I can't lie I did feel remorse. If not for the pain I still think I could have made it. I know it's easy to say that now and not that it matters. But I really wanted to be able to say I ran 50 miles. I thought I had done enough to meet that goal. I also knew (and had been tactfully reminded) that my first 2 races two weeks apart would be alot to handle with the second race being 50 miles. All I can say is I had to try. I just had to try.
Rick Bothwell previously commented on my report about Wild Duluth, "It may sound strange but I am glad you struggled, like we all did in our first ultra.
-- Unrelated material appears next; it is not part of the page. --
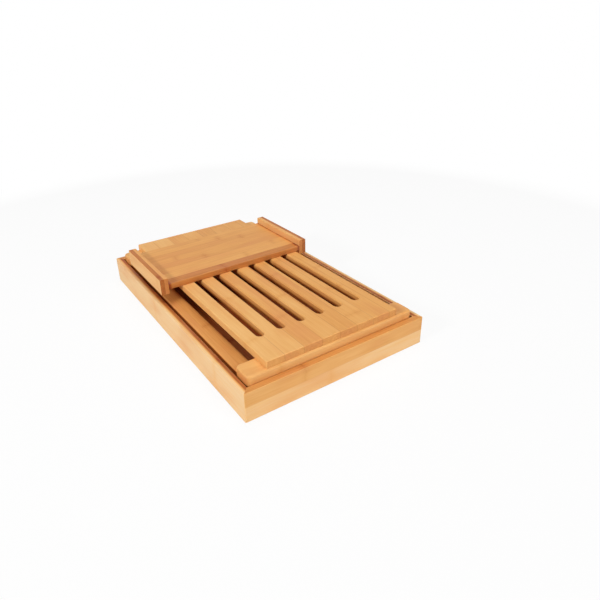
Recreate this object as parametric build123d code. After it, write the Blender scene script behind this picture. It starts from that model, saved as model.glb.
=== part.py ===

If it was easy, you wouldn't be writing about it. " I didn't think it was a strange comment at all. I understood 100% what he meant and I found it strangely reassuring. I never did this because I thought it would be easy and I think I would have been disappointed on some level as well to find out Ultra trail "really wasn't that bad"(laughter). It is hard and I know that's what pulls me to this sport. And I think that's what I see in the people that are out there on the trail. Les also told me that "everyone is hurting on some level in every race". And now I know how hard people work to get to this level of fitness regardless of where they place in the pack. In other challenges of my life I've found humility to be a superb tool to foster growth. And that's the minimum I wanted out of my first experiences this year. Something to grow on. I got it in spades.
Thanks to Cindy and Les and everyone who volunteered to make Murphy a great race.
Today I had an X-ray for some ankle/foot swelling that popped up overnight about 10 days after Murphy. The results were negative but the doc is recommending an MRI, perhaps tomorrow, due to concern about a stress fracture. I'll let you know soon how that turns out.
I just know that somehow, someway I am running 50 miles in 2010.